= Problem to work on =
Go through the lines below and copy each one that holds the string "metres".

= Material for the task =
######
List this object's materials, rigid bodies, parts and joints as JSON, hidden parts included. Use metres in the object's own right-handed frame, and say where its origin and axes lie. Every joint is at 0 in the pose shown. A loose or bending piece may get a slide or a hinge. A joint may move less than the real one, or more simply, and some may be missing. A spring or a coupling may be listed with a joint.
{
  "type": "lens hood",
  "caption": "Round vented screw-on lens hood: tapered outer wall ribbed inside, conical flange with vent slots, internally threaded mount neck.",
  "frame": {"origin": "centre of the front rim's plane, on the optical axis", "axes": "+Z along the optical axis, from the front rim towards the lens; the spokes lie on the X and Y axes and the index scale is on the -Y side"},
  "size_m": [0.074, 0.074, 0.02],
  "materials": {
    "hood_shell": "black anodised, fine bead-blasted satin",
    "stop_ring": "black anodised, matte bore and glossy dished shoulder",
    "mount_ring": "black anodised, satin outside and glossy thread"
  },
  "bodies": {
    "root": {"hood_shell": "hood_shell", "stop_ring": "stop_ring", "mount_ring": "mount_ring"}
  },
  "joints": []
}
######
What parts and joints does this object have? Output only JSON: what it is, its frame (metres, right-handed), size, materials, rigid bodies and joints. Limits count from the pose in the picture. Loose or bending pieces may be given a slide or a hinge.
######
= Exercise solution =
List this object's materials, rigid bodies, parts and joints as JSON, hidden parts included. Use metres in the object's own right-handed frame, and say where its origin and axes lie. Every joint is at 0 in the pose shown. A loose or bending piece may get a slide or a hinge. A joint may move less than the real one, or more simply, and some may be missing. A spring or a coupling may be listed with a joint.
What parts and joints does this object have? Output only JSON: what it is, its frame (metres, right-handed), size, materials, rigid bodies and joints. Limits count from the pose in the picture. Loose or bending pieces may be given a slide or a hinge.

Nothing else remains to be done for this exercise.